[DATA]:
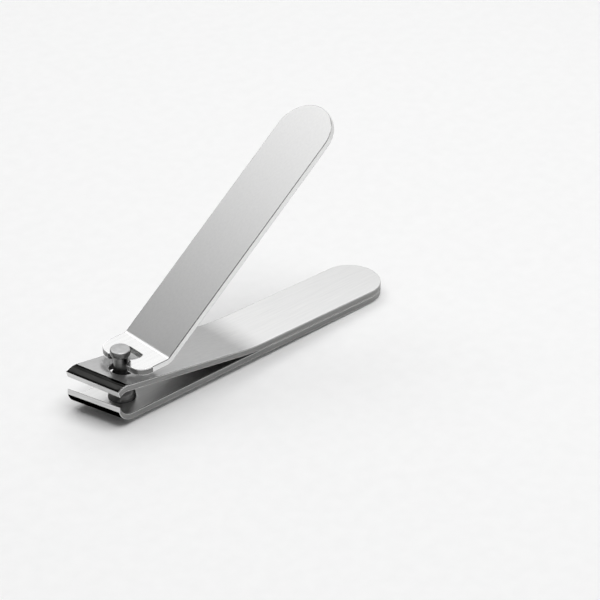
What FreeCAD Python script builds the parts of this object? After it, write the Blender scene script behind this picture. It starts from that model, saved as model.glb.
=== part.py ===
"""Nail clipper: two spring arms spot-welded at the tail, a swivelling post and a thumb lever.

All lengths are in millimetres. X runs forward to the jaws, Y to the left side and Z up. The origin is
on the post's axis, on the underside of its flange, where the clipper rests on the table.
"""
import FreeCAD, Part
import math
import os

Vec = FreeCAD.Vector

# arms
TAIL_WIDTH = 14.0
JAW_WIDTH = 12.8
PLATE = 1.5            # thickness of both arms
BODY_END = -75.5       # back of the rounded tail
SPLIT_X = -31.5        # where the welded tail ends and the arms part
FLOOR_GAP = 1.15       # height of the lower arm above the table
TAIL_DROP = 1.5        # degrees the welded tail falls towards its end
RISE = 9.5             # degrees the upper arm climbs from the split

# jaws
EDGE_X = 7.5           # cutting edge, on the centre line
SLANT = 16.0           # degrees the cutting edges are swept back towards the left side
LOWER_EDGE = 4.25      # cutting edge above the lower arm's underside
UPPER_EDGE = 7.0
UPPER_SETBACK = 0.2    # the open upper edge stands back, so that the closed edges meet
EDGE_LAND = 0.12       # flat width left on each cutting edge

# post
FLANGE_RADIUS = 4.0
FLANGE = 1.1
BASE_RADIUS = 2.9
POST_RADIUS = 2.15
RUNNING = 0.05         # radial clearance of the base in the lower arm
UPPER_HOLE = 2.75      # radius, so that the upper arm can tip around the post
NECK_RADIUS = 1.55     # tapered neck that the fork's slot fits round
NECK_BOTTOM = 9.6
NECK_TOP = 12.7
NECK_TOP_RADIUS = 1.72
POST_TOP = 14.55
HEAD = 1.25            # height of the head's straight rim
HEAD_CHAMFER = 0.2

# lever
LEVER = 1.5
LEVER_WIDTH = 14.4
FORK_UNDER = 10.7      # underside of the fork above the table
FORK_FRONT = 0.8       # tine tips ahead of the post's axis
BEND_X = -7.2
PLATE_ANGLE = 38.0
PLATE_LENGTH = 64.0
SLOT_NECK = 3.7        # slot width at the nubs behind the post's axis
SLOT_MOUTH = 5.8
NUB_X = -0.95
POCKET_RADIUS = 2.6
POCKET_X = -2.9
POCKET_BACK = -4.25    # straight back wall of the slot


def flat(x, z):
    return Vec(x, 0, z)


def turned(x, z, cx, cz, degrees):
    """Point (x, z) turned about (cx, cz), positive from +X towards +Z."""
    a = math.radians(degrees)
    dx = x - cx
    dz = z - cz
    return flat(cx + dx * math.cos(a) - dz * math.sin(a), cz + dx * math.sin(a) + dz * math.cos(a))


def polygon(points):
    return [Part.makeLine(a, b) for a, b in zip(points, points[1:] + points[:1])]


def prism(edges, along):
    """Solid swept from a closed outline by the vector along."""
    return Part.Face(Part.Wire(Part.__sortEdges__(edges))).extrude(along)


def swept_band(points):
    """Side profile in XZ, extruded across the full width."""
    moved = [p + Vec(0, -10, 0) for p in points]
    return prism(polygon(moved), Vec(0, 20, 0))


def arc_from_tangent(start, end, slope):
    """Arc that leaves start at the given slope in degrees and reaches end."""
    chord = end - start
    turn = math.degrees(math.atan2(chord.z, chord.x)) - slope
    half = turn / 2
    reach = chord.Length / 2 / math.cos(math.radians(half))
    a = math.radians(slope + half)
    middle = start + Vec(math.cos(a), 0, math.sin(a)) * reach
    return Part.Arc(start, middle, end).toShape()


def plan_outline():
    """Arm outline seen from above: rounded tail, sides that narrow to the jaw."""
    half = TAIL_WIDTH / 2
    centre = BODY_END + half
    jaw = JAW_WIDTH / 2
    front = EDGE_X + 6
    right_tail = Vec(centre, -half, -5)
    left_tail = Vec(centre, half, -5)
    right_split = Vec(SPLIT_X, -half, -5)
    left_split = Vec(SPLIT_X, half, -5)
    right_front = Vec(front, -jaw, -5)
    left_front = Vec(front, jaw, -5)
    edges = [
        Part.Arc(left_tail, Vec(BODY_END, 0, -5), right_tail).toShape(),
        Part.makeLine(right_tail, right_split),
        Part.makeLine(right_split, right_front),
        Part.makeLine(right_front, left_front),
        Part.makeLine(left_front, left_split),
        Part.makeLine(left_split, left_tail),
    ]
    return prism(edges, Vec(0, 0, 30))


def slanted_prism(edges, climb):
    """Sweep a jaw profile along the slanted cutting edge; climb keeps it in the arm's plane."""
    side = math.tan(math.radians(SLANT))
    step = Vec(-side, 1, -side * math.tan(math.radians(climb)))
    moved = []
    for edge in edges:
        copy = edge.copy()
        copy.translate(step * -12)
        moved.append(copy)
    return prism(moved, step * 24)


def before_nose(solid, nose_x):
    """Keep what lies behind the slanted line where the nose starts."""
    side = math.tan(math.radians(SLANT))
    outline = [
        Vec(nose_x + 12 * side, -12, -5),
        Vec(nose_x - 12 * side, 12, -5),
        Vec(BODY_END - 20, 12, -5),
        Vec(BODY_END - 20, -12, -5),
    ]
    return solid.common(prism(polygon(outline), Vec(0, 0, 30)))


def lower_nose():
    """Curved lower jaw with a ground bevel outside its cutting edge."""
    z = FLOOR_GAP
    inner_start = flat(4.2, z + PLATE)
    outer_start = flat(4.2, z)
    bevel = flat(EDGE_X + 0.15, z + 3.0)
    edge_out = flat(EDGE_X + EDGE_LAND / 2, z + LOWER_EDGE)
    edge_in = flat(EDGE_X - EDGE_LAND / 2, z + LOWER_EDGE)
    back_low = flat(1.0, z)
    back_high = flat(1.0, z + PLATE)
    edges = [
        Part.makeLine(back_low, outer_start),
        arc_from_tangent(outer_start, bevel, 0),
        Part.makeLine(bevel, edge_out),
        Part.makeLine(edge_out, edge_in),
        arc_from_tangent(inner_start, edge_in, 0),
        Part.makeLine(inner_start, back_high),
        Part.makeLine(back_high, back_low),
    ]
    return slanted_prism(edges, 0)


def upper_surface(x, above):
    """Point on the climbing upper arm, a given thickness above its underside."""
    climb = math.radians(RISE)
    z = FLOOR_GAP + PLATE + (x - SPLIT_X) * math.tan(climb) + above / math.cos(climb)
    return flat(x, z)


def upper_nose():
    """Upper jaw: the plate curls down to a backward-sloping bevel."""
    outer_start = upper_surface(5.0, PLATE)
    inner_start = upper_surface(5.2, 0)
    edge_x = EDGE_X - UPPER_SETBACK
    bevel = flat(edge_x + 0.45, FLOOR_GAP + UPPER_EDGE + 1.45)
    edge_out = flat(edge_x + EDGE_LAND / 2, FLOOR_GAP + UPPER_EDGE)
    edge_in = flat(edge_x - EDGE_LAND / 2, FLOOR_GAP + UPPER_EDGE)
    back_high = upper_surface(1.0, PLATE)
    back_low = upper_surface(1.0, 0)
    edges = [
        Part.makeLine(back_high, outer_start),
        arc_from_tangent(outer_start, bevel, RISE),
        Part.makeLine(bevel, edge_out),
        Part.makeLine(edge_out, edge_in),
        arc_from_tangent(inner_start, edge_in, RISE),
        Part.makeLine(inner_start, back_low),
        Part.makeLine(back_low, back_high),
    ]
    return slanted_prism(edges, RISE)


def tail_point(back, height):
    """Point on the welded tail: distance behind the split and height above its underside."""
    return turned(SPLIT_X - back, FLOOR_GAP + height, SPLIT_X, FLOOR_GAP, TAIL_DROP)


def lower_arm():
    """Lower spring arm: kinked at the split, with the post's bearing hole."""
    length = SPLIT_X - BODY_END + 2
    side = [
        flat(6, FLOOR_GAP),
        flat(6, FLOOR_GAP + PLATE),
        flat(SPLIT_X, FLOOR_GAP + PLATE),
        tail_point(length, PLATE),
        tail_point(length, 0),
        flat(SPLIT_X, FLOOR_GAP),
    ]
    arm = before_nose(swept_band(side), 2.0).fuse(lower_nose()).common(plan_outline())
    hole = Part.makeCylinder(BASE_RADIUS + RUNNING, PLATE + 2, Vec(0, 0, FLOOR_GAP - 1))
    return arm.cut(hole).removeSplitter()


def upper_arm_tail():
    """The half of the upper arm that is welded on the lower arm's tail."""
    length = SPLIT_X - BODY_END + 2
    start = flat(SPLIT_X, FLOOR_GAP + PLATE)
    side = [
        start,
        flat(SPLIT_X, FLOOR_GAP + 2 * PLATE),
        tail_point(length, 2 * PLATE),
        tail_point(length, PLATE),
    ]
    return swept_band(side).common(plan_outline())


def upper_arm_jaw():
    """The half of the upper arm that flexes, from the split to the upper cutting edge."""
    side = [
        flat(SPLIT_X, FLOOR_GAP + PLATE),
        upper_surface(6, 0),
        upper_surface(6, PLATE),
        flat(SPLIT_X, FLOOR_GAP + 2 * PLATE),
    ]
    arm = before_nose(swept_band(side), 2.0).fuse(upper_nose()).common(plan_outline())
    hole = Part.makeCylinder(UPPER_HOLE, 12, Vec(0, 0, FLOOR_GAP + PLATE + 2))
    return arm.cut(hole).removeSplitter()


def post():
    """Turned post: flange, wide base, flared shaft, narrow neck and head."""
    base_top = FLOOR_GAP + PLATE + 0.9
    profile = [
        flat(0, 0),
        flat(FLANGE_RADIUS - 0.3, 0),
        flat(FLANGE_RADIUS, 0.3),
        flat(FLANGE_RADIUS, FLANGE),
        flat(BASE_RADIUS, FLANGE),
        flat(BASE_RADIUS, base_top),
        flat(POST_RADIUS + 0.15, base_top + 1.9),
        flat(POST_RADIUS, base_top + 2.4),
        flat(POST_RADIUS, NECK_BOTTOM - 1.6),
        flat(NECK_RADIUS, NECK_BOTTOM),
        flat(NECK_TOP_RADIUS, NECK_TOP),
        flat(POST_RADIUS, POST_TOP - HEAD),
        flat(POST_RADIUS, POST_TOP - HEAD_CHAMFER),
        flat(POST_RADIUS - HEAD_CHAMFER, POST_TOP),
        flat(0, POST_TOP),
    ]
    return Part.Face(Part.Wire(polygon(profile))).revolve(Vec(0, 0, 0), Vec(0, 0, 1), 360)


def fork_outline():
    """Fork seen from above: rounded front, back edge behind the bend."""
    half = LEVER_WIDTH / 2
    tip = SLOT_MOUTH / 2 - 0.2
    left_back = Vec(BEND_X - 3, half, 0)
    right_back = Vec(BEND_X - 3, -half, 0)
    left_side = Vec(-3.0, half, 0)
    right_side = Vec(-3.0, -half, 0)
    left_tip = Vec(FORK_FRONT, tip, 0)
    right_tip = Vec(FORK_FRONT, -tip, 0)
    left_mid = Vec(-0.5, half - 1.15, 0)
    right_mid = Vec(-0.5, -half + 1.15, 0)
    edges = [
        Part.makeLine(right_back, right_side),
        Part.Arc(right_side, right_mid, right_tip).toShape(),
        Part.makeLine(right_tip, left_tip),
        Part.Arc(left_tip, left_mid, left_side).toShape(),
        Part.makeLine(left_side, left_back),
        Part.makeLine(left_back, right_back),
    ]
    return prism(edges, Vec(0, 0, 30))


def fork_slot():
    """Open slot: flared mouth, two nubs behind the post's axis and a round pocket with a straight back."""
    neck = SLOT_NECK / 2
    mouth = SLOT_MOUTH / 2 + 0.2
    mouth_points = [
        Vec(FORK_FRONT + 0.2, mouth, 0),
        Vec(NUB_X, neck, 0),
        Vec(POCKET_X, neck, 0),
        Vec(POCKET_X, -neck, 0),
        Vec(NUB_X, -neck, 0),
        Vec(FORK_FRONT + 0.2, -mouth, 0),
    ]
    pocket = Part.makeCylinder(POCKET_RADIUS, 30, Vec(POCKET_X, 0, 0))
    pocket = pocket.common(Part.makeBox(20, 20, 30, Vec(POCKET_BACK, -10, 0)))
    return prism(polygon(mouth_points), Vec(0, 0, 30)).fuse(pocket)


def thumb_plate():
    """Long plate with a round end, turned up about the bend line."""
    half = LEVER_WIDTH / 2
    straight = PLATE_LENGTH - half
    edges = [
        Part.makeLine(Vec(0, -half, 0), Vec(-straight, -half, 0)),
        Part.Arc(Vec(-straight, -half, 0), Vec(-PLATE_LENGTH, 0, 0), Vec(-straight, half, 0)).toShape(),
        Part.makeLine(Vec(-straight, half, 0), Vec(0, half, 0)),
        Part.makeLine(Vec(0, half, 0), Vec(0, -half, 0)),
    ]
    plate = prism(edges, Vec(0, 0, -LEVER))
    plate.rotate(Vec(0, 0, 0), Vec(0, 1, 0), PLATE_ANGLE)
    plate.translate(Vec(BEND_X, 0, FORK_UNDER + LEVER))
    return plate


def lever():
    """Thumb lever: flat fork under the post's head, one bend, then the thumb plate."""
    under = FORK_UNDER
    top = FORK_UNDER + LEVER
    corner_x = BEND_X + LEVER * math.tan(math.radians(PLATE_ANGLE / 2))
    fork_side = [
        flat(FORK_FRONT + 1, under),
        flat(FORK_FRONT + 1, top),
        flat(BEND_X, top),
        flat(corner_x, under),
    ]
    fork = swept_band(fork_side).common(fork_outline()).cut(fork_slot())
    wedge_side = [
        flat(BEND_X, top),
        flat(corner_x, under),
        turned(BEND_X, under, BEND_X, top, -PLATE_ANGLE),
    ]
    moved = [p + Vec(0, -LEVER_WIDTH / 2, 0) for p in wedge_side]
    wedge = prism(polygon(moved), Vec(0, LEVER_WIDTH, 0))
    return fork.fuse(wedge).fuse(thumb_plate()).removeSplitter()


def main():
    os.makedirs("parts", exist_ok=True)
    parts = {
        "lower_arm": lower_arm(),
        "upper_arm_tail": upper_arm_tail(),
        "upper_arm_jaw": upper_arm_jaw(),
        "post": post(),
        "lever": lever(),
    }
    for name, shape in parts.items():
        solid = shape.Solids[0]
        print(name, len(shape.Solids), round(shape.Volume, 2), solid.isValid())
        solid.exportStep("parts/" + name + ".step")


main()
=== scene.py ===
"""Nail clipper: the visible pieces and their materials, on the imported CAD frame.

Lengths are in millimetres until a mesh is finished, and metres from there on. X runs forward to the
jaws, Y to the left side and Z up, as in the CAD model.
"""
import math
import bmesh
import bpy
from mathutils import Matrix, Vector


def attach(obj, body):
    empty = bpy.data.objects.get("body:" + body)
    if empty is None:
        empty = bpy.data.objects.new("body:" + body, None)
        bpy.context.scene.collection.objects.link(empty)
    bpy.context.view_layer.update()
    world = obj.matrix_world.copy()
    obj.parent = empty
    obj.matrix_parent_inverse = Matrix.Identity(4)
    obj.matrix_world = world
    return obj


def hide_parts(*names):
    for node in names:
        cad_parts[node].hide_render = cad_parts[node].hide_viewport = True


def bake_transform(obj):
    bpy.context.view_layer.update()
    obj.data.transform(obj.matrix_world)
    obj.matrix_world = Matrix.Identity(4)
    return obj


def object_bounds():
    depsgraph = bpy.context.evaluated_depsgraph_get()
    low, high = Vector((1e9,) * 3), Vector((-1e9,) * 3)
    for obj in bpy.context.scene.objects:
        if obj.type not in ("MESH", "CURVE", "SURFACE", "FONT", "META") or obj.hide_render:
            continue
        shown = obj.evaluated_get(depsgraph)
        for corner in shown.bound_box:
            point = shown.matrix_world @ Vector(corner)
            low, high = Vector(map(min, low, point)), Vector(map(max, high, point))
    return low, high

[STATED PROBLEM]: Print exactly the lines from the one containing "round(shape.Volume, 2), solid.isValid())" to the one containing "obj.matrix_parent_inverse = Matrix.Identity(4)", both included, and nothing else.

[RESULT]:
        print(name, len(shape.Solids), round(shape.Volume, 2), solid.isValid())
        solid.exportStep("parts/" + name + ".step")


main()
=== scene.py ===
"""Nail clipper: the visible pieces and their materials, on the imported CAD frame.

Lengths are in millimetres until a mesh is finished, and metres from there on. X runs forward to the
jaws, Y to the left side and Z up, as in the CAD model.
"""
import math
import bmesh
import bpy
from mathutils import Matrix, Vector


def attach(obj, body):
    empty = bpy.data.objects.get("body:" + body)
    if empty is None:
        empty = bpy.data.objects.new("body:" + body, None)
        bpy.context.scene.collection.objects.link(empty)
    bpy.context.view_layer.update()
    world = obj.matrix_world.copy()
    obj.parent = empty
    obj.matrix_parent_inverse = Matrix.Identity(4)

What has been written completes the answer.